The mention of the words Artificial Intelligence (AI) conjures up science fiction-like images in the minds of many people, but it is becoming a very real part of day to day life without us even realising it. AI is and has been making a lasting impression on a number of key industries, not only streamlining otherwise tedious processes but also changing the way business is conducted on a much larger scale.
AI will likely be used predominantly to take the labour out of admin during the early stages of implementation, taking over things like grading assignments, recording marks, and any other computational tasks where machines could surpass people. The human element, however, will remain a constant in the form of teachers who will have greater freedom to focus on students’ individual needs and finding ways to fill gaps in learning.
Most notably AI is used to mark multiple-choice tests, but advancements in machine learning could soon enable it to evaluate and efficiently mark written responses. The technology could also be utilised to make the enrollment and admissions processes at educational institutions more efficient.
Collecting financial data, providing personalised customer service with chatbots, managing investments, using predictive analytics to better understand stock market changes… These are all ways that AI can be used in finance. One of the biggest benefits AI can have in finance is risk assessment, since learning from past data is such a fundamental part of what AI is.
According to a PWC report on artificial intelligence and digital labour in financial services, machine learning, auto process discovery, and natural language processing will be the next steps in intelligent process automation used by financial firms. Augmented intelligence, a form of AI that draws heavily from human interaction, will go a long way in helping people make decisions. Even just in terms of things like chatbots and personalised customer service, AI will make major improvements to the financial sector.
The thought of AI combined with healthcare might be daunting, but as it stands, there is a lot to be gained. According to a Forbes article on the topic, there are already a number of real-world examples of AI being a tremendously beneficial addition to the healthcare sector. AI-assisted robotic surgery for example, where robots have been used for the first time to operate on an eye and also assisting in heart surgery.
Other examples of AI being used in healthcare include virtual nursing assistants, the automation of administrative tasks, improvement on radiology tools, assisting in clinical judgment or diagnosis, and the potential for early detection in strokes and cardiac arrest.
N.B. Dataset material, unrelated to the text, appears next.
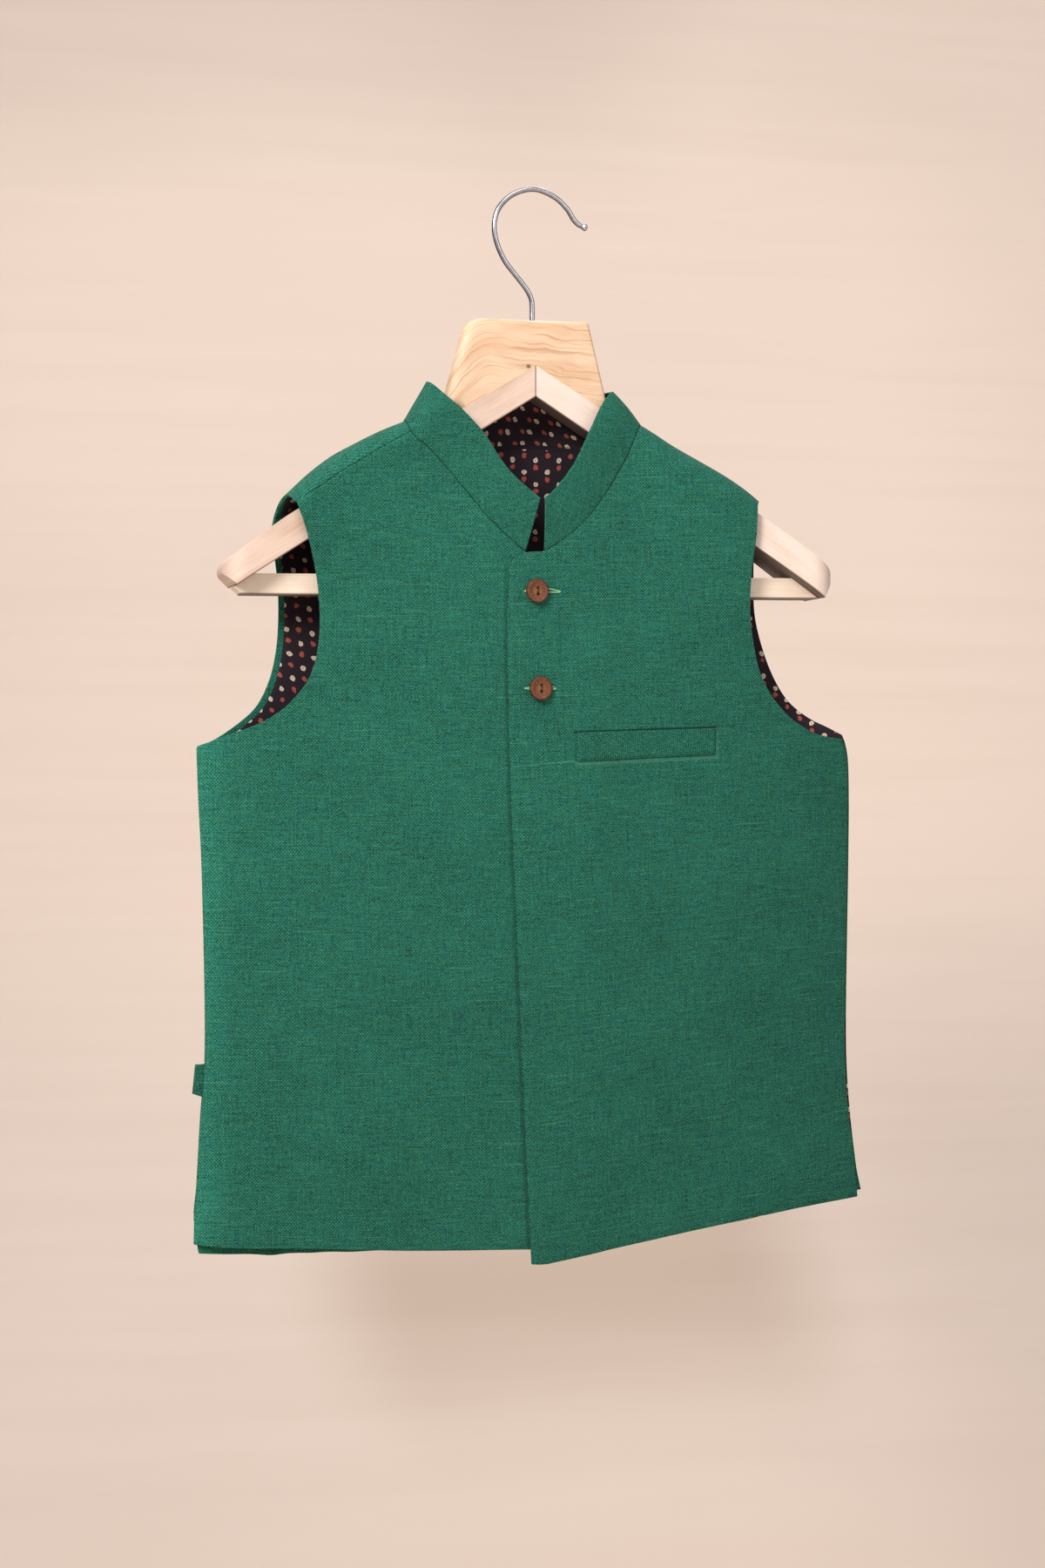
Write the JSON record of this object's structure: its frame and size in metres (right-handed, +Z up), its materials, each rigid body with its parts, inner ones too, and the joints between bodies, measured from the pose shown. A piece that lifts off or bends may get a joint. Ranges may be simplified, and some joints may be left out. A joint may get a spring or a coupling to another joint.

There is, of course, still a lot of research to be done on the subject and the fear of machine error to consider, but these examples and many others are proof that AI in healthcare makes for a good combo.
Driverless cars have been all over the news in the past few years. If it’s not about demo’s and accidents, it’s about the rollout of fully autonomous cars in the UK. These vehicles are driven by AI that uses lidar scanners and calculated decisions to actually steer.
The main driving force behind autonomous vehicles is that they will make the road safer for both passengers and pedestrians, the idea being that human error is less likely to be a contributing factor in traffic accidents.
AI could also impact traffic flow. By collecting data and using AI to interpret it, you could apply it to traffic management, ultimately easing congestion and streamlining things. There’s also the optimisation of public transport in terms of scheduling and routing. Even traffic light algorithms can be improved with AI.
In the context of AI in manufacturing, the first thing to come to mind is robotics, but that’s not all it’s limited to. According to Andrew Ng, the creator of the Google Brain project and professor of computer science at Stanford University, AI will perform manufacturing, quality control, shorten design time, reduce material waste, improve production reuse, perform predictive maintenance, and more.
Ng’s startup, Landing.ai, finds microscopic defects in products with a machine-learning algorithm trained on incredibly small volumes of sample images. When it detects a defect, it learns from it and issues an “automated issue identification.” This is an example of how AI assists in quality control, ensuring the output of a better final product.